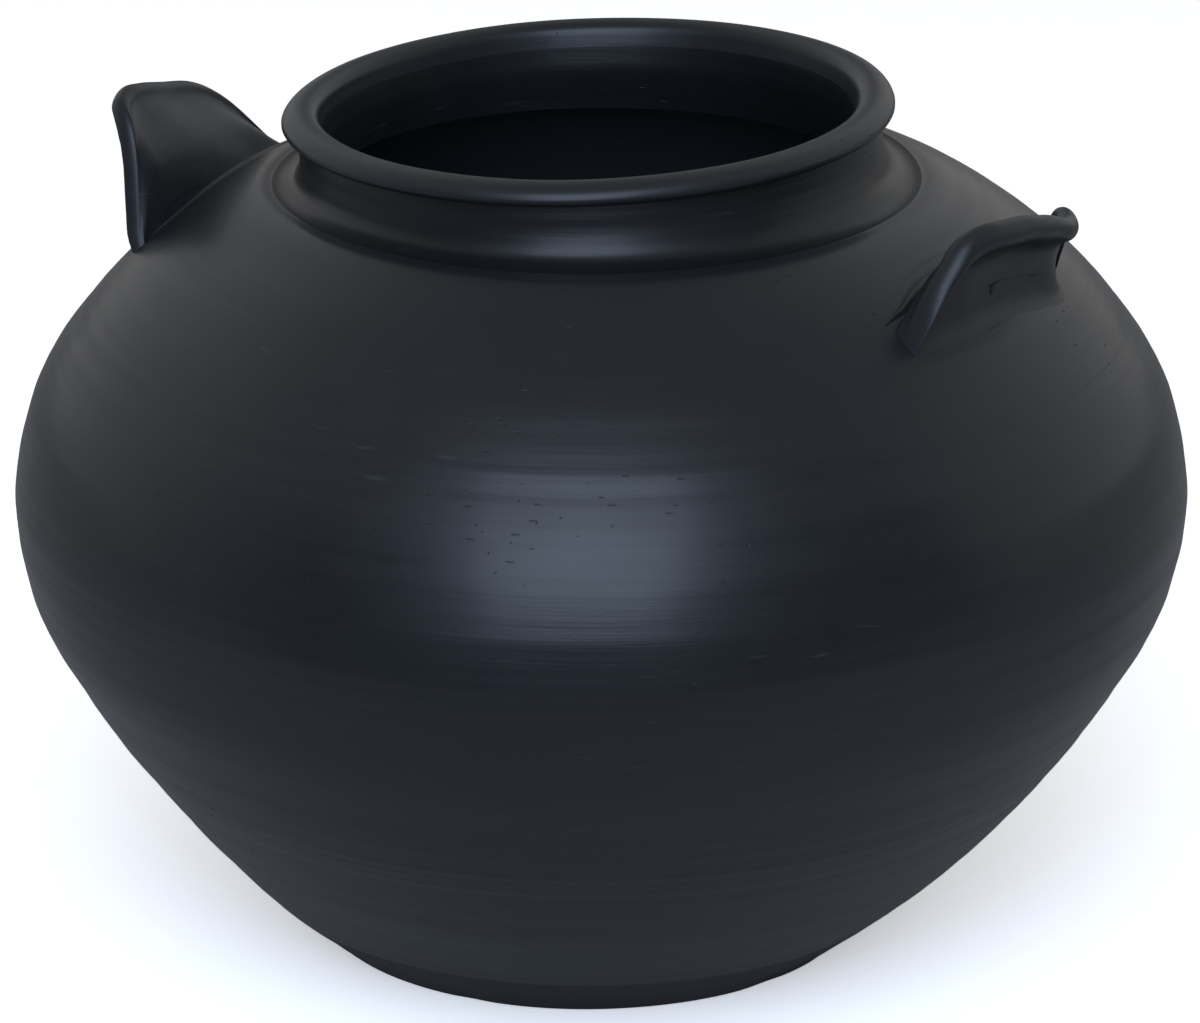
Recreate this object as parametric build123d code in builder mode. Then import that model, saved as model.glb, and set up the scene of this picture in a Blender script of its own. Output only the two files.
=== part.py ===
from build123d import *

# Hand-built black clay jar with two ear lugs, modelled as the pieces of clay it is luted from.
# Millimetres, +Z up. The origin is the centre of the flat face that the jar stands on.
# Azimuths are measured about +Z from -Y, the front, towards +X, the right.

import os
from math import acos, cos, degrees, hypot, radians, sin, tan

os.makedirs("parts", exist_ok=True)

# Body outline: a straight foot, then three tangent arcs that meet where the wall has these slopes.
# A slope is the angle of the wall's outward normal above the horizontal, in degrees.
belly_radius = 175.0
belly_height = 135.1
belly_arc = 79.0
lower_arc = 306.0
shoulder_arc = 149.3
foot_slope = -48.0
lower_slope = -27.8
upper_slope = 37.3
neck_slope = 68.4
wall = 8.0

# Base pat
floor_height = 9.0
heel_round = 2.5
floor_cove = 10.0

# Joints between the wall courses: the slopes where they meet, and the bevel of each face
base_joint_slope = -47.2
lower_joint_slope = -34.0
belly_joint_slope = -3.0
shoulder_joint_slope = 40.0
joint_bevel = 40.0
joint_reach = 14.0

# Neck collar and rim coil
mouth_radius = 79.0
neck_ridge = (88.6, 235.4)
neck_waist = (84.8, 241.2)
rim_joint = (84.6, 244.6)
rim_outer = (89.2, 249.8)
rim_crest = (84.4, 254.3)
rim_inner_height = 250.4

# Lugs: closed sections that stand side by side across each lug are lofted together.
# A station gives a section's place along the lug's width, the distance of its outer root from the
# axis, and how far its rim stands outside that root and above the shoulder. The two lugs were
# pinched by hand, so each has its own.
lug_azimuths = {"right": 59.5, "left": -110.0}
lug_stations = {
    "right": [
        (-40.5, 124.5, 3.0, 8.0),
        (-36.0, 127.0, 5.5, 16.0),
        (-28.0, 130.0, 6.5, 24.5),
        (-14.0, 132.4, 8.5, 30.5),
        (0.0, 133.5, 9.7, 29.3),
        (14.0, 134.3, 9.5, 26.2),
        (26.0, 133.8, 8.0, 25.0),
        (33.0, 130.5, 6.5, 22.0),
        (37.0, 126.5, 5.2, 16.0),
        (40.5, 122.5, 3.0, 8.0),
    ],
    "left": [
        (-43.5, 118.0, 4.0, 8.0),
        (-37.0, 122.5, 7.0, 14.5),
        (-30.0, 127.3, 8.5, 22.5),
        (-18.0, 131.5, 9.7, 31.5),
        (-3.0, 133.2, 10.2, 36.0),
        (11.0, 133.8, 11.2, 38.8),
        (21.0, 134.2, 11.5, 38.5),
        (29.0, 133.4, 8.5, 32.0),
        (35.0, 131.2, 5.5, 20.5),
        (39.0, 129.0, 3.0, 9.0),
    ],
}
lug_root_thickness = 12.0
lug_middle_thickness = 8.6
lug_rim_thickness = 7.5
lug_sunk = 5.0
# Share of the flare and of the rise that a section's faces have reached at their middle points
lug_middle_flare = 0.25
lug_middle_rise = 0.45

# Luting coils pressed into the lugs' roots
outer_luting_spread = 7.0
inner_luting_spread = 13.0
luting_climb = 9.0
luting_sunk = 3.0


def turned(length, slope):
    """Vector of a length along the outward normal of a slope."""
    return Vector(length * cos(radians(slope)), length * sin(radians(slope)))


belly_centre = Vector(belly_radius - belly_arc, belly_height)
lower_centre = belly_centre + turned(belly_arc - lower_arc, lower_slope)
shoulder_centre = belly_centre + turned(belly_arc - shoulder_arc, upper_slope)


def wall_point(slope, depth=0.0):
    """Point of the outline where its normal has a slope, or a depth below it in the wall."""
    if slope < lower_slope:
        return lower_centre + turned(lower_arc - depth, slope)
    if slope > upper_slope:
        return shoulder_centre + turned(shoulder_arc - depth, slope)
    return belly_centre + turned(belly_arc - depth, slope)


def foot_radius(height, depth=0.0):
    """Radius of the straight foot at a height, or of its inner face."""
    top = wall_point(foot_slope, depth)
    return top.X + (top.Y - height) * tan(radians(foot_slope))


def shoulder_height(radius):
    """Height of the shoulder's outer face at a radius."""
    return shoulder_centre.Y + (shoulder_arc**2 - (radius - shoulder_centre.X) ** 2) ** 0.5


def body_arcs(top_slope, depth=0.0):
    """Draw the body's tangent arcs from foot to neck, or those of its inner face."""
    spans = [
        (lower_centre, lower_arc, foot_slope, lower_slope),
        (belly_centre, belly_arc, lower_slope, upper_slope),
        (shoulder_centre, shoulder_arc, upper_slope, top_slope),
    ]
    for centre, radius, start, end in spans:
        CenterArc(centre, radius - depth, start, end - start)


def finish(builder, label):
    """Name a finished piece and write it."""
    builder.part.label = label
    export_step(builder.part, f"parts/{label}.step")


# Section of the whole body: floor, foot and wall up to the neck joint
neck_outer = wall_point(neck_slope)
neck_inner = wall_point(neck_slope, wall)
heel = (foot_radius(0), 0)
floor_edge = (foot_radius(floor_height, wall), floor_height)
with BuildSketch() as body_section:
    with BuildLine():
        body_arcs(neck_slope)
        Line(neck_outer, neck_inner)
        body_arcs(neck_slope, wall)
        Polyline(
            wall_point(foot_slope, wall),
            floor_edge,
            (0, floor_height),
            (0, 0),
            heel,
            wall_point(foot_slope),
        )
    make_face()
    corners = body_section.vertices()
    fillet(corners.sort_by_distance(heel)[0], heel_round)
    fillet(corners.sort_by_distance(floor_edge)[0], floor_cove)


def joint_line(slope, bevel=joint_bevel):
    """Outer and inner ends of a joint face that crosses the wall at a bevel."""
    across = turned(1, slope + bevel)
    on_wall = wall_point(slope)
    return on_wall + across * joint_reach, on_wall - across * (wall + joint_reach)


def wall_course(label, low_line, high_line):
    """Ring of the body between two joint lines."""
    with BuildPart() as course:
        with BuildSketch(Plane.XZ):
            add(body_section.sketch)
            with BuildLine():
                Polyline(low_line[0], high_line[0], high_line[1], low_line[1], close=True)
            make_face(mode=Mode.INTERSECT)
        revolve(axis=Axis.Z)
    finish(course, label)


base_joint = joint_line(base_joint_slope)
lower_joint = joint_line(lower_joint_slope)
belly_joint = joint_line(belly_joint_slope)
shoulder_joint = joint_line(shoulder_joint_slope)
neck_joint = joint_line(neck_slope, 0)
below_pat = (Vector(base_joint[0].X, -joint_reach), Vector(0, -joint_reach))
pat_top = (base_joint[0], Vector(0, base_joint[1].Y))

wall_course("base_pat", below_pat, pat_top)
wall_course("lower_wall_course", base_joint, lower_joint)
wall_course("lower_belly_course", lower_joint, belly_joint)
wall_course("upper_belly_course", belly_joint, shoulder_joint)
wall_course("shoulder_course", shoulder_joint, neck_joint)

# Neck collar: stands in the shoulder's opening, with a soft ridge round its root
mouth_slope = degrees(acos((mouth_radius - shoulder_centre.X) / (shoulder_arc - wall)))
with BuildPart() as neck_collar:
    with BuildSketch(Plane.XZ):
        with BuildLine():
            Spline(neck_outer, neck_ridge, neck_waist, rim_joint)
            Polyline(rim_joint, (mouth_radius, rim_joint[1]), wall_point(mouth_slope, wall))
            CenterArc(shoulder_centre, shoulder_arc - wall, mouth_slope, neck_slope - mouth_slope)
            Line(neck_inner, neck_outer)
        make_face()
    revolve(axis=Axis.Z)
finish(neck_collar, "neck_collar")

# Rim coil: rolled outwards over the collar
with BuildPart() as rim_coil:
    with BuildSketch(Plane.XZ):
        with BuildLine():
            Spline(rim_joint, rim_outer, rim_crest, (mouth_radius, rim_inner_height))
            Polyline((mouth_radius, rim_inner_height), (mouth_radius, rim_joint[1]), rim_joint)
        make_face()
    revolve(axis=Axis.Z)
finish(rim_coil, "rim_coil")

# Solid body without a hollow, which trims the lugs and their luting to the shoulder
with BuildPart() as solid_body:
    with BuildSketch(Plane.XZ):
        with BuildLine():
            body_arcs(neck_slope)
            Polyline(neck_outer, (0, neck_outer.Y), (0, 0), heel, wall_point(foot_slope))
        make_face()
    revolve(axis=Axis.Z)


def upright(azimuth, along):
    """Upright plane across a lug: x runs outwards, y up, and it stands a way along the lug's width."""
    outwards = Vector(sin(radians(azimuth)), -cos(radians(azimuth)), 0)
    tangent = Vector(cos(radians(azimuth)), sin(radians(azimuth)), 0)
    return Plane(origin=tangent * along, x_dir=outwards, z_dir=-tangent)


def draw_lug_section(root, along, flare, rise):
    """Draw one closed section of a lug: outer face, rounded rim, inner face and sunk root."""
    surface = shoulder_height(hypot(root, along))
    rim_radius = root + flare
    rim_height = surface + rise
    middle_radius = root + lug_middle_flare * flare
    middle_height = surface + lug_middle_rise * rise
    outer_root = (root, surface - lug_sunk)
    inner_root = (root - lug_root_thickness, surface - lug_sunk)
    outer_rim = (rim_radius, rim_height - 0.55 * lug_rim_thickness)
    crest = (rim_radius - 0.5 * lug_rim_thickness, rim_height)
    inner_rim = (rim_radius - lug_rim_thickness, rim_height - 0.4 * lug_rim_thickness)
    Spline(outer_root, (middle_radius, middle_height), outer_rim)
    ThreePointArc(outer_rim, crest, inner_rim)
    Spline(inner_rim, (middle_radius - lug_middle_thickness, middle_height), inner_root)
    Line(inner_root, outer_root)


def lug(label, azimuth, stations):
    """Flared ear lug whose rim rises from the shoulder at one end and falls to it at the other."""
    with BuildPart() as ear:
        for along, root, flare, rise in stations:
            with BuildSketch(upright(azimuth, along)):
                with BuildLine():
                    draw_lug_section(root, along, flare, rise)
                make_face()
        loft()
        add(solid_body.part, mode=Mode.SUBTRACT)
    finish(ear, label)
    return ear


def luting(label, azimuth, stations, set_back, spread, ear):
    """Coil pressed into the corner between a lug and the shoulder, spread out from the lug's root."""
    width = max(abs(along) for along, *rest in stations)
    with BuildPart() as coil:
        for along, outer_root, *rest in stations[1:-1]:
            root = outer_root - set_back
            toe = root + spread
            climb = luting_climb * (1 - 0.6 * (along / width) ** 2)
            with BuildSketch(upright(azimuth, along)):
                with BuildLine():
                    Polyline(
                        (root - 0.4 * spread, shoulder_height(hypot(root, along)) - luting_sunk),
                        (toe, shoulder_height(hypot(toe, along)) - 0.4 * luting_sunk),
                        (root - 0.1 * spread, shoulder_height(hypot(root, along)) + climb),
                        close=True,
                    )
                make_face()
        loft()
        add(solid_body.part, mode=Mode.SUBTRACT)
        add(ear.part, mode=Mode.SUBTRACT)
    finish(coil, label)


for side, azimuth in lug_azimuths.items():
    stations = lug_stations[side]
    ear = lug(f"{side}_lug", azimuth, stations)
    luting(f"{side}_lug_outer_luting", azimuth, stations, 0.0, outer_luting_spread, ear)
    luting(f"{side}_lug_inner_luting", azimuth, stations, lug_root_thickness, -inner_luting_spread, ear)
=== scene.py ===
"""A two-lugged black clay jar: the pieces it is luted from, their burnish, and a plain studio round it.

Metres, in the frame's own axes, with +Z up and -Y the front. An azimuth is measured about +Z from the
front towards +X. A slope is the angle of a wall's outward normal above the horizontal.
"""

import logging
import math
from dataclasses import dataclass, field
from enum import Enum

import bpy
import numpy as np
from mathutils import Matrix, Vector


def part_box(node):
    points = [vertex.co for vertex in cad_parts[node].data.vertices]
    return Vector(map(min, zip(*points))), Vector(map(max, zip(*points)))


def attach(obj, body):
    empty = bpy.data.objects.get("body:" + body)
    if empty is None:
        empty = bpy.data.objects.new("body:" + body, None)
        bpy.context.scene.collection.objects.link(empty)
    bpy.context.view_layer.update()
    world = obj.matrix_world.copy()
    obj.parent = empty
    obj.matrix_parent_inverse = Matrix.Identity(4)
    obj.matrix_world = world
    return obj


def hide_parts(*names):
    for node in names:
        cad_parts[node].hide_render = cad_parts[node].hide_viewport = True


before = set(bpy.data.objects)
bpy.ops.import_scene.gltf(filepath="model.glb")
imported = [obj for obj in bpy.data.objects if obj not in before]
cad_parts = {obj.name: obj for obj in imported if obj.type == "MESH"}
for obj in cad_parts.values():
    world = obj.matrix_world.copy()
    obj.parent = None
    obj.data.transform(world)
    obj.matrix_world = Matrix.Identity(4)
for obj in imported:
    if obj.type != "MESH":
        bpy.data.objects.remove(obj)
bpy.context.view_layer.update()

Array = np.ndarray
Colour = tuple[float, float, float, float]

LOG = logging.getLogger("jar")
BODY = "root"
SHARP_ANGLE = math.radians(40.0)


# Curves and meshes


def ramp(values: Array, start: float, end: float) -> Array:
    """Smooth step from 0 at start to 1 at end.

    Args:
        values: Where the step is wanted.
        start: Value at which the step leaves 0.
        end: Value at which the step reaches 1.

    Returns:
        The step at each value.
    """
    share = np.clip((values - start) / (end - start), 0.0, 1.0)
    return share * share * (3.0 - 2.0 * share)


def natural_spline(knots: Array, controls: Array, at: Array) -> Array:
    """Natural cubic spline through rows of values.

    Args:
        knots: Rising parameter of each row.
        controls: The rows that the spline passes through.
        at: Parameters at which it is wanted.

    Returns:
        One row for each parameter in at.
    """
    gaps = np.diff(knots)
    steps = np.diff(controls, axis=0) / gaps[:, None]
    count = len(knots)
    system = np.eye(count)
    bends = np.zeros_like(controls)
    for row in range(1, count - 1):
        system[row, row - 1 : row + 2] = gaps[row - 1], 2.0 * (gaps[row - 1] + gaps[row]), gaps[row]
        bends[row] = 6.0 * (steps[row] - steps[row - 1])
    bends = np.linalg.solve(system, bends)
    span = np.clip(np.searchsorted(knots, at, side="right") - 1, 0, count - 2)
    gap = gaps[span][:, None]
    after = ((at - knots[span]) / gaps[span])[:, None]
    before = 1.0 - after
    return (
        before * controls[span]
        + after * controls[span + 1]
        + gap**2 / 6.0 * ((before**3 - before) * bends[span] + (after**3 - after) * bends[span + 1])
    )


def level_spline(knots: Array, controls: Array, at: Array) -> Array:
    """Cubic through rows of values that never swings past its neighbours.

    Args:
        knots: Rising parameter of each row.
        controls: The rows that it passes through.
        at: Parameters at which it is wanted.

    Returns:
        One row for each parameter in at.
    """
    gaps = np.diff(knots)
    steps = np.diff(controls, axis=0) / gaps[:, None]
    slopes = np.zeros_like(controls)
    slopes[0], slopes[-1] = steps[0], steps[-1]
    before, after = steps[:-1], steps[1:]
    share = (gaps[1:] / (gaps[:-1] + gaps[1:]))[:, None]
    with np.errstate(divide="ignore", invalid="ignore"):
        mean = before * after / ((1.0 - share) * before + share * after)
    slopes[1:-1] = np.where(before * after > 0.0, mean, 0.0)
    span = np.clip(np.searchsorted(knots, at, side="right") - 1, 0, len(knots) - 2)
    gap = gaps[span][:, None]
    t = ((at - knots[span]) / gaps[span])[:, None]
    return (
        (1.0 + 2.0 * t) * (1.0 - t) ** 2 * controls[span]
        + t * (1.0 - t) ** 2 * gap * slopes[span]
        + t**2 * (3.0 - 2.0 * t) * controls[span + 1]
        + t**2 * (t - 1.0) * gap * slopes[span + 1]
    )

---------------

◆ **INSTRUCTION**:
Retype only this portion of the data above: the line containing "for side, azimuth", the line containing "bpy.context.scene.collection.objects.link(empty)", and all lines between them, exactly.

◆ **FINISHED ANSWER**:
for side, azimuth in lug_azimuths.items():
    stations = lug_stations[side]
    ear = lug(f"{side}_lug", azimuth, stations)
    luting(f"{side}_lug_outer_luting", azimuth, stations, 0.0, outer_luting_spread, ear)
    luting(f"{side}_lug_inner_luting", azimuth, stations, lug_root_thickness, -inner_luting_spread, ear)
=== scene.py ===
"""A two-lugged black clay jar: the pieces it is luted from, their burnish, and a plain studio round it.

Metres, in the frame's own axes, with +Z up and -Y the front. An azimuth is measured about +Z from the
front towards +X. A slope is the angle of a wall's outward normal above the horizontal.
"""

import logging
import math
from dataclasses import dataclass, field
from enum import Enum

import bpy
import numpy as np
from mathutils import Matrix, Vector


def part_box(node):
    points = [vertex.co for vertex in cad_parts[node].data.vertices]
    return Vector(map(min, zip(*points))), Vector(map(max, zip(*points)))


def attach(obj, body):
    empty = bpy.data.objects.get("body:" + body)
    if empty is None:
        empty = bpy.data.objects.new("body:" + body, None)
        bpy.context.scene.collection.objects.link(empty)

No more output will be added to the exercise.